In the morning, packing, leaving the boat, preparing for the flight to Cairo, I sat over a second espresso and thought about Karnak, how I had been surrounded there by all this mortality. And then it struck me that ancient Egypt was not death possessed, as is often said. Rather, it was life possessed as have been few other civilizations. Why else this enormous celebration of the terminal unless one is so in love with the journey. These tombs, these sepulchers, these mummies — they attest to a life-fixation so extreme that it is as though death is defeated.

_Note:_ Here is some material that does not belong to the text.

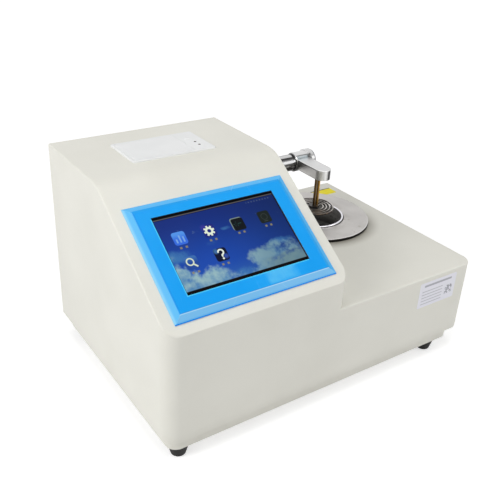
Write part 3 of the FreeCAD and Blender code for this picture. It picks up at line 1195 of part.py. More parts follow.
def small_fittings():
    x = size("fuse_x")
    body = new_body("fuse_holder", x, 0, FITTING_Z)
    inside = PANEL_BACK - size("fuse_body_depth")
    face = PANEL_BACK + size("fuse_flange")
    plug_start = PANEL_BACK - size("fuse_cap_length")
    bore = size("fuse_cap_radius") - size("fuse_flange") / 2 + size("running_gap")
    turn(body, "Y", (0, inside), (size("fuse_radius"), inside), (size("fuse_radius"), PANEL_BACK),
         (size("fuse_flange_radius"), PANEL_BACK), (size("fuse_flange_radius"), face), (bore, face),
         (bore, plug_start), (0, plug_start))
    body = new_body("fuse_cap", x, 0, FITTING_Z)
    plug = bore - size("running_gap")
    end = face + size("fuse_cap_length")
    turn(body, "Y", (0, plug_start), (plug, plug_start), (plug, face), (size("fuse_cap_radius"), face),
         (size("fuse_cap_radius"), end), (0, end))
    fillet(body, size("fuse_flange") / 3, lambda edge: lies_at(edge, "y", end))
    slit = size("fuse_slit") / 2
    pocket(body, "Y", end - size("fuse_slit"), end + OVERRUN, rectangle(
        -size("fuse_cap_radius") - OVERRUN, -slit, size("fuse_cap_radius") + OVERRUN, slit))

    x = size("port_x")
    body = new_body("serial_port")
    pad(body, "Y", PANEL_BACK, PANEL_BACK + size("port_plate"), box_outline(
        x, FITTING_Z, size("port_width") / 2, size("port_height") / 2))
    half, tall = size("port_shell_width") / 2, size("port_shell_height") / 2
    lean = size("port_lean")
    face = PANEL_BACK + size("port_shell_depth")
    shell_outline = polygon((x - half + lean, FITTING_Z - tall), (x + half - lean, FITTING_Z - tall),
                            (x + half, FITTING_Z + tall), (x - half, FITTING_Z + tall))
    pad(body, "Y", PANEL_BACK - size("port_body_depth"), face, shell_outline)
    fillet(body, lean, lambda edge: runs_along(edge, "y") and span(edge, "y")[1] > face.value - NEAR)
    sheet_size = size("port_plate")
    pocket(body, "Y", PANEL_BACK, face + OVERRUN, polygon(
        (x - half + lean + sheet_size, FITTING_Z - tall + sheet_size),
        (x + half - lean - sheet_size, FITTING_Z - tall + sheet_size),
        (x + half - sheet_size * 2, FITTING_Z + tall - sheet_size),
        (x - half + sheet_size * 2, FITTING_Z + tall - sheet_size)))
    spread = (size("port_width") + size("port_shell_width")) / 4
    posts = [(x - spread, FITTING_Z), (x + spread, FITTING_Z)]
    pad(body, "Y", PANEL_BACK + size("port_plate"), face, *[
        circle(a, b, size("port_post_radius")) for a, b in posts])

    body = new_body("gas_inlet", GAS_FITTING_X, 0, FITTING_Z)
    inside = PANEL_BACK - size("gas_body_depth")
    tip = DEPTH + size("gas_reach")
    stem, spigot = size("gas_stem_radius"), size("gas_spigot_radius")
    nut = PANEL_BACK + size("gas_collar_depth")
    collar, bore = size("gas_collar_radius"), size("gas_bore_radius")
    turn(body, "Y", (bore, inside), (stem, inside), (stem, PANEL_BACK), (collar, PANEL_BACK),
         (collar, nut), (spigot, nut), (spigot, tip), (bore, tip))
    chamfer(body, size("gas_tip_chamfer"), lambda edge: (
        lies_at(edge, "y", tip) and edge.Curve.Radius > spigot.value - NEAR))
    fillet(body, size("gas_tip_chamfer"), lambda edge: (
        lies_at(edge, "y", nut) and edge.Curve.Radius > spigot.value + NEAR))
    body = new_body("gas_nut", GAS_FITTING_X, 0, FITTING_Z)
    across = size("gas_nut_corner")
    side = across / 2
    high = across * size("hexagon_share")
    pad(body, "Y", PANEL_FRONT - size("gas_nut_depth"), PANEL_FRONT, polygon(
        (across, 0), (side, high), (-side, high), (-across, 0), (-side, -high), (side, -high)))
    pocket(body, "Y", PANEL_FRONT - size("gas_nut_depth") - OVERRUN, PANEL_FRONT + OVERRUN, circle(
        0, 0, stem + size("bore_play")))


def fan():
    x = size("fan_x")
    half = size("fan_size") / 2
    start = PANEL_FRONT - size("fan_depth")
    bore = size("fan_bore_radius")
    hub = size("fan_hub_radius")
    plate = size("fan_plate")
    body = new_body("fan_frame", x, 0, FAN_Z)
    pad(body, "Y", start, PANEL_FRONT, rounded(-half, -half, half, half, size("fan_corner")))
    pocket(body, "Y", start - OVERRUN, PANEL_FRONT + OVERRUN, circle(0, 0, bore))
    pad(body, "Y", start, start + plate, circle(0, 0, hub))
    strut = size("fan_strut") / 2
    arms = pad(body, "Y", start, start + plate, rectangle(hub - strut, -strut, bore + strut, strut))
    pattern(body, arms, "Y_Axis", FAN_STRUTS)
    axle = size("fan_axle_radius")
    pad(body, "Y", start + plate, PANEL_FRONT - size("fan_end_gap") * 3, circle(0, 0, axle))
    hole = half - size("fan_corner")
    screw_bore = size("screw_radius") + size("bore_play")
    pocket(body, "Y", start - OVERRUN, PANEL_FRONT + OVERRUN, *[
        circle(hole * i, hole * j, screw_bore) for i in (-1, 1) for j in (-1, 1)])

    body = new_body("fan_rotor", x, 0, FAN_Z)
    low = start + plate + size("fan_end_gap") / 4
    high = PANEL_FRONT - size("fan_end_gap")
    seat = axle + size("running_gap")
    seat_end = high - size("fan_end_gap")
    turn(body, "Y", (seat, low), (hub, low), (hub, high), (0, high), (0, seat_end), (seat, seat_end))
    fillet(body, size("fan_end_gap"), lambda edge: lies_at(edge, "y", high))
    middle = (low + high) / 2
    sheet_size = size("blade_sheet")

    def blade_section(chord, lean):
        half_chord = chord / 2
        near, far = middle - lean, middle + lean
        return polygon((near - sheet_size, -half_chord), (near + sheet_size, -half_chord),
                       (far + sheet_size, half_chord), (far - sheet_size, half_chord))

    root = sketch_on(body, "X", hub - sheet_size, [
        blade_section(size("blade_root_chord"), size("blade_root_lean"))])
    tip = sketch_on(body, "X", bore - size("fan_tip_gap"), [
        blade_section(size("blade_tip_chord"), size("blade_tip_lean"))])
    blade = body.newObject("PartDesign::AdditiveLoft", "fan_rotor_blade")
    blade.Profile = root
    blade.Sections = [tip]
    pattern(body, blade, "Y_Axis", FAN_BLADES)

    wire = size("guard_wire_radius")
    plane = PANEL_BACK + wire + size("guard_gap")
    things = [torus(x, plane, FAN_Z, size("guard_pitch") * (i + 1), wire, "Y") for i in range(GUARD_RINGS)]
    reach = size("fan_size") / 2 - size("fan_corner")
    outer = size("guard_pitch") * GUARD_RINGS
    things += [rod(x - outer, plane, FAN_Z, wire, outer * 2, "X"),
               rod(x, plane, FAN_Z - outer, wire, outer * 2)]
    ear = size("guard_ear_radius")
    for i in (-1, 1):
        for j in (-1, 1):
            ear_x, ear_z = x + reach * i, FAN_Z + reach * j
            ear_plate = rod(ear_x, PANEL_BACK, ear_z, ear, size("guard_ear_sheet"), "Y")
            ear_hole = rod(ear_x, PANEL_BACK - OVERRUN, ear_z, screw_bore, OVERRUN * 3, "Y")
            things.append(cut(ear_plate, ear_hole))
            things.append(guard_leg(x, plane, i, j, outer, reach))
    whole("fan_guard", fuse(*things))


def guard_leg(x, plane, i, j, outer, reach):
    """A wire from the guard's outer ring to the ear beside a screw."""
    inner = outer * size("diagonal_share")
    end = reach - size("screw_radius") * 1.5
    length = (end - inner) * (size("diagonal_share") * 2)
    thing = doc.addObject("Part::Cylinder", "leg")
    bind(thing, "Radius", size("guard_wire_radius"))
    bind(thing, "Height", length)
    turned = FreeCAD.Rotation(FreeCAD.Vector(0, 0, 1), FreeCAD.Vector(i, 0, j))
    thing.Placement = FreeCAD.Placement(FreeCAD.Vector(), turned)
    for name, place_size in (("x", x + inner * i), ("y", plane), ("z", FAN_Z + inner * j)):
        bind(thing, "Placement.Base." + name, place_size)
    return thing


def rear_screws():
    radius, head, high = size("screw_radius"), size("screw_head_radius"), size("screw_head_height")
    heads = []
    for number, (x, z) in enumerate(panel_screw_places()):
        fan_screw = number >= PANEL_BORDER_SCREWS
        seat = PANEL_BACK + size("guard_ear_sheet") if fan_screw else PANEL_BACK
        length = size("fan_screw_length") if fan_screw else size("screw_length")
        heads.append(screw(x, seat, z, "Y", radius, head, high, length))
    group("panel_screws", heads)


# Inside the casing

def inside():
    x, y = size("supply_x"), size("supply_y")
    right, rear = x + size("supply_width"), y + size("supply_length")
    top = TRAY_FLOOR + size("supply_height")
    body = new_body("power_supply")
    pad(body, "Z", TRAY_FLOOR, top, rectangle(x, y, right, rear))
    chamfer(body, size("sheet_wall"), lambda edge: lies_at(edge, "z", top))
    pocket(body, "Z", TRAY_FLOOR + size("sheet_wall"), top - size("supply_height") / 3, rectangle(
        right - size("chip_size"), y - OVERRUN, right + OVERRUN, rear + OVERRUN))

    x, y = size("board_x"), size("board_y")
    right, rear = x + size("board_width"), y + size("board_length")
    low = TRAY_FLOOR + size("board_post_height")
    top = low + size("board_sheet")
    inset = size("board_post_inset")
    things = [block(x, y, low, right, rear, top)]
    things += [rod(a, b, TRAY_FLOOR, size("board_post_radius"), size("board_post_height"))
               for a in (x + inset, right - inset) for b in (y + inset, rear - inset)]
    chip = size("chip_size")
    centre_x, centre_y = x + size("board_width") / 2, y + size("board_length") / 2
    chip_top = top + size("chip_height")
    things.append(block(centre_x, centre_y, top, centre_x + chip, centre_y + chip, chip_top))
    relay = size("relay_size")
    relay_top = top + size("relay_height")
    for i in range(RELAYS):
        start = x + inset * 3 + relay * i * 1.5
        things.append(block(start, rear - relay * 1.5, top, start + relay, rear - relay / 2, relay_top))
    whole("controller_board", fuse(*things))

    x, y = CONSOLE + size("valve_offset"), DEPTH - size("valve_rear_inset")
    right, rear = x + size("valve_width"), y + size("valve_length")
    top = TRAY_FLOOR + size("valve_height")
    middle_x, middle_y = (x + right) / 2, (y + rear) / 2
    level = TRAY_FLOOR + size("valve_height") / 2
    port = size("valve_port_length")
    port_run = size("valve_length") + port * 2
    things = [block(x, y, TRAY_FLOOR, right, rear, top),
              rod(middle_x, middle_y, top, size("coil_radius"), size("coil_height")),
              rod(middle_x, y - port, level, size("valve_port_radius"), port_run, "Y")]
    whole("gas_valve", fuse(*things))


def labels():
    body = new_body("front_label")
    x = WIDTH - size("label_right_inset") - size("label_width")
    z = PLATFORM_TOP - size("label_drop") - size("label_height")
    pad(body, "Y", -size("label_sheet"), as_size(0), rounded(
        x, z, x + size("label_width"), z + size("label_height"), size("label_corner")))
    body = new_body("top_sticker")
    x = WIDTH - size("sticker_right_inset") - size("sticker_width")
    y = DEPTH - size("sticker_rear_inset") - size("sticker_length")
    pad(body, "Z", PLATFORM_TOP, PLATFORM_TOP + size("label_sheet"), rounded(
        x, y, x + size("sticker_width"), y + size("sticker_length"), size("sticker_corner")))


BUILDERS = [upper_cover, rear_panel, base_tray, feet, screen, printer_frame, paper_door, paper_path,
            printer_controls, furnace, test_cup, arm_support, arm, arm_tubes, arm_drive, mains_fittings,
            small_fittings, fan, rear_screws, inside, labels]
for build in BUILDERS:
    build()
doc.recompute()

faults = [item.Label for item in doc.Objects if "Invalid" in item.State or "Error" in item.State]
faults += [item.Label for item in pieces if item.Shape.isNull() or not item.Shape.isValid()]
if faults:
    raise RuntimeError("failed objects: " + ", ".join(faults))
os.makedirs("parts", exist_ok=True)
for item in pieces:
    item.Shape.exportStep(os.path.join("parts", item.Label + ".step"))
    print(item.Label, len(item.Shape.Solids), round(item.Shape.Volume))
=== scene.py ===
import json
import math

import bpy
from mathutils import Matrix, Vector

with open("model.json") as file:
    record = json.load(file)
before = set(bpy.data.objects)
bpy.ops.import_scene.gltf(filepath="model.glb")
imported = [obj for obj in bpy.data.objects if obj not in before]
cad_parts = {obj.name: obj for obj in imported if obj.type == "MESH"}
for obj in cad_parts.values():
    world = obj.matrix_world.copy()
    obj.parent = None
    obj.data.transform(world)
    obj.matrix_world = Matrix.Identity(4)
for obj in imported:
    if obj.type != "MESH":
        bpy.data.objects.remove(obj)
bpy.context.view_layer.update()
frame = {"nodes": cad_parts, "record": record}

# Places on the tester, in millimetres: x from its left side, y from its front, z from the table.
# The model itself is in metres, about the middle of its plan.
MIDDLE_X = 230.5
MIDDLE_Y = 160.65
COVER_LOW = 31.0
PLATFORM_Z = COVER_LOW + 101.0

# The sloping front, from the lip upwards
LIP_Z = COVER_LOW + 138.1
SLOPE_COS = 160 / 191.6
SLOPE_SIN = 105.4 / 191.6

# The screen's frame and window, across and up the sloping front
FRAME_LEFT, FRAME_RIGHT, FRAME_LOW, FRAME_HIGH = 14.5, 223.0, 12.5, 153.4
BEVEL_WIDE = 9.5
WINDOW_LEFT, WINDOW_RIGHT, WINDOW_LOW, WINDOW_HIGH = 40.3, 196.3, 38.5, 132.8
WINDOW_MIDDLE = (WINDOW_LEFT + WINDOW_RIGHT) / 2

# The icons on the screen: four above, and two below the first two
ICON_COLUMNS = (61.0, 97.8, 134.6, 171.3)
ICON_STEP = 36.8
ICON_UPPER = 103.3
ICON_LOWER = 72.4
ROWS_MIDDLE = (ICON_UPPER + ICON_LOWER) / 2
TILE_HALF = 7.9
CAPTION_DROP = 11.6
LOWER_ROW_END = 116.0

# The furnace with its disc and cup
FURNACE_X = 355.2
FURNACE_Y = 210.5
DISC_RADIUS = 80.4
DISC_HOLE_RADIUS = 44.7
CUP_RADIUS = 41.2
HUB_RADIUS = 8.2

# The arm's axis, and its bar
ARM_Y = 252.0
ARM_Z = 206.4
BAR_LEFT = 342.9
BAR_LOW = 198.4
BAR_HIGH = 213.3
TIP_Y = 198.7
# Where the painted shade on the bar's left side begins, and the length over which it deepens
# towards the head
BAR_SHADE_Y = 206.0
BAR_SHADE_LENGTH = 32.0

STICKER_LINE_Y = 281.4

# Background level for the rays that only light the tester, and the place the lamps face, in metres
LIGHT_LEVEL = 0.20
LAMP_AIM = Vector((0, 0, 0.12))

# Sockets of a Mix node that mixes colours
MIX_FACTOR, MIX_FIRST, MIX_SECOND = 0, 6, 7
MIX_RESULT = 2


def desk(x, y, z):
    """A place on or round the tester, in the model's metres."""
    return Vector(((x - MIDDLE_X) / 1000, (y - MIDDLE_Y) / 1000, z / 1000))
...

Later in the day I on the Giza plateau looking at the pyramids, all three of them, ranging from smallest to largest, Mycernus, Chephren and Cheops — only the latter of which one can enter. This I did not do though my young camel driver tells me I should. But it is so wonderful be on the outside of the pyramids, seeing them loom, feeling as did Flaubert that they are “inordinately huge and completely sheer; like a cliff, like a thing of nature, a mountain.”
“Three million stones, each one big as a Toyota,” says the driver referring to Cheops as I pitch along its slope. He passes in front of me, leading my beast (named Ali Baba I am told) and I am struck by his profile. Where can I have seen it before? Then I remember Philae and the teenaged Horus being nursed by Isis. The same long nose, the same stern gaze, the same brown limbs glimpsed among the folds. Is it just romantic me? I wonder. But no, a family resemblance is there, nothing particularly wonderful about it except that as I lurch along on Ali Baba’s back and enter the cold shadow of Cheops it seems somehow marvelous, as though I am witnessing something extraordinary.
Feeling my gaze, he turns upon me his fine pharaonic regard: “Sure you don’t want to go in?” No, I tell him, it is enough just being there with him and Ali Baba in the shadow of Cheops, that I am happy as I am. “You happy, I happy,” he says with a smile.
Death defeated, life affirmed. This remains Egypt’s gift. Flaubert’s last thoughts on leaving Karnak will be mine on leaving Egypt: “Sadness at leaving ? Why?”